Mit Zitaten wie "Nie wieder Ausschwitz" oder "Ausschwitz wurde von Soldaten befreit", versucht Ruch seine "agressive" Seite des Humanismus zu erkären und zu rechtfertigen. Was dabei heraus kommt ist nichts neues, Mensch kennt es aus der NATO-Propaganda: Krieg für die Menschenrechte.
So forderte Ruch u.a. eine Intervention in Lybien und Syrien. Aus einer Sicht, die Krieg eben nicht als Durchsetzungswerkzeug von Kapitalinteressen wahrnimmt und eben kein Problem mit der kapitalistischen Herrschaft in den NATO-Staaten, sondern eben nur mit ausgewählten Despotien hat mag das ja auf den ersten Blick auch noch Sinn machen. Wenn man aber ein wenig genauer hinguckt muss man sich doch Fragen, was für Menschenrechte denn da herbeigebombt wurden. In Afghanistan? Das Menschenrecht jederzeit von einer US-Drohne getötet werden zu dürfen?
Was für Menschenrechte wurden im Irak herbeigebombt? Das auf billiges Öl? Was hat sich in Lybien durch die Bomben verbessert? 30 000 Tote und weeiterhin andauernder Bürgerkrieg? Und Bosnien? Als die Bevölkerung im Frühjahr 2014 gegen Armut und Korruption rebellierte, wurde nach der Kapitulation der örtlichen Polizei damit gedroht die Aufstände durch NATO-Besatzungstruppen nieder zu schlagen.
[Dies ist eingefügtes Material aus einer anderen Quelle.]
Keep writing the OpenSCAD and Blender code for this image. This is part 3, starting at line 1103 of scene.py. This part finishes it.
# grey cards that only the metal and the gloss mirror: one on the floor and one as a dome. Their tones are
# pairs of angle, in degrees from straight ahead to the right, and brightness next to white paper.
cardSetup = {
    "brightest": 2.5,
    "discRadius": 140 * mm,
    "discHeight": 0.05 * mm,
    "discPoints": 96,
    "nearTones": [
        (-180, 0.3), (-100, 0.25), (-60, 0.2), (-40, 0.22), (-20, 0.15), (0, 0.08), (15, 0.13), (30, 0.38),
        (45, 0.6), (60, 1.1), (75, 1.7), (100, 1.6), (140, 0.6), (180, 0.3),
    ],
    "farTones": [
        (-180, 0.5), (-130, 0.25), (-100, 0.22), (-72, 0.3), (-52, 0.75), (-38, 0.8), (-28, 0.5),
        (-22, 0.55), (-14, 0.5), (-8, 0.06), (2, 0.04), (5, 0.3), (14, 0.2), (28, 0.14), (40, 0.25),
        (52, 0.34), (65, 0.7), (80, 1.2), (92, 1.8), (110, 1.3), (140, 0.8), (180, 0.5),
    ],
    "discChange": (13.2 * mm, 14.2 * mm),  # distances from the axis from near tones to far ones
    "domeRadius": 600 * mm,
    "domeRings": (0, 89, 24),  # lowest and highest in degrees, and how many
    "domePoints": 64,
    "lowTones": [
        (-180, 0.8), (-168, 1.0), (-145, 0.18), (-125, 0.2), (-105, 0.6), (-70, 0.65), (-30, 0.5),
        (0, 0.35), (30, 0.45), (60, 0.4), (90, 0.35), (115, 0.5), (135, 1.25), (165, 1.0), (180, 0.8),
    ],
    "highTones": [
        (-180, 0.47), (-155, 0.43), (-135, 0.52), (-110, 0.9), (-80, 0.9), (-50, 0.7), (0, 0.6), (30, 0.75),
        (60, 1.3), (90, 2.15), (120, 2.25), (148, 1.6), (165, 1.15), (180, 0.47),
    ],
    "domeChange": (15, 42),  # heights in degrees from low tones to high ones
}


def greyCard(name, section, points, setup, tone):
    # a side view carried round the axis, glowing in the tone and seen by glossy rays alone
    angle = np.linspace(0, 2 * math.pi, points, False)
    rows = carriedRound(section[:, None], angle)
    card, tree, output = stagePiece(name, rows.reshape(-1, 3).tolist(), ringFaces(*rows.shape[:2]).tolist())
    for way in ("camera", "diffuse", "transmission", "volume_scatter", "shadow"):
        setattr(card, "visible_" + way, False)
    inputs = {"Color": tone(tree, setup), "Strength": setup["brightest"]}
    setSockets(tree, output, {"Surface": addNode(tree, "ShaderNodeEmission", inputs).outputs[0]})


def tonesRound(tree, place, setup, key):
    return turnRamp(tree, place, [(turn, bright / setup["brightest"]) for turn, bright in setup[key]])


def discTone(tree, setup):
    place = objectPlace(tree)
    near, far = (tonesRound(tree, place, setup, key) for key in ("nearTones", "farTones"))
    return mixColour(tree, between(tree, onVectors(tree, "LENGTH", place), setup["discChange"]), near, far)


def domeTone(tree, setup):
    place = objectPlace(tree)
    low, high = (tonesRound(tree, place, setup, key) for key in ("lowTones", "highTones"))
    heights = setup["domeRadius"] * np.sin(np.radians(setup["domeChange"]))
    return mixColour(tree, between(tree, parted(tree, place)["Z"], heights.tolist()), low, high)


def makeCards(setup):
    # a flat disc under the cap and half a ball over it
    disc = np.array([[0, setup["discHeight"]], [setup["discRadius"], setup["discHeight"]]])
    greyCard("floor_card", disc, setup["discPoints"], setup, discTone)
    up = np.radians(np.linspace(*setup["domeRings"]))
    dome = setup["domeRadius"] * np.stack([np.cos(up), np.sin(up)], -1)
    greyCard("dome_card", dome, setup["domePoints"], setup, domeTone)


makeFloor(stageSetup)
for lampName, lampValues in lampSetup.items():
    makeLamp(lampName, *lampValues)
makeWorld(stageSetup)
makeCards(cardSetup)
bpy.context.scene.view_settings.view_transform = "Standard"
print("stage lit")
Kriege werden nie für die Menschenrechte geführt, Kriege werden immer zur Aufteilung der Welt geführt. Der Holcaust wurde vom imperialistischen Deutschland verbrochen, jetzt zu behaupten eben dieses Deutschland könne durch Kriege Völkermorde verhindern, ist bestenfalls naiv und schlimmstenfalls einfach nur Kriegstreiberei.

Die Kriege der Natostaaten haben in den letzten 6 Jahrzehnten Millionen getötet und Abermillionen in die Flucht getrieben. Sie sind keine Partner, sondern Gegner, sowohl im Kampf für die Menschenrechte, als auch im Kampf für die Rechte Geflüchteter und erst recht im Kampf für eine befreite Gesellschaft.

Und so werden dann die Bestattungen von Kriegsflüchtlingen durch das ZPS in Berlin tatsächlich "zynisch" und "pietätlos", nicht weil sie vom europäischen Grenzregime ermordete im Herzen der Bestie bestatten, sondern weile ihre Forderungen dazu bei tragen, dass noch weitaus mehr Menschen werden fliehen müssen.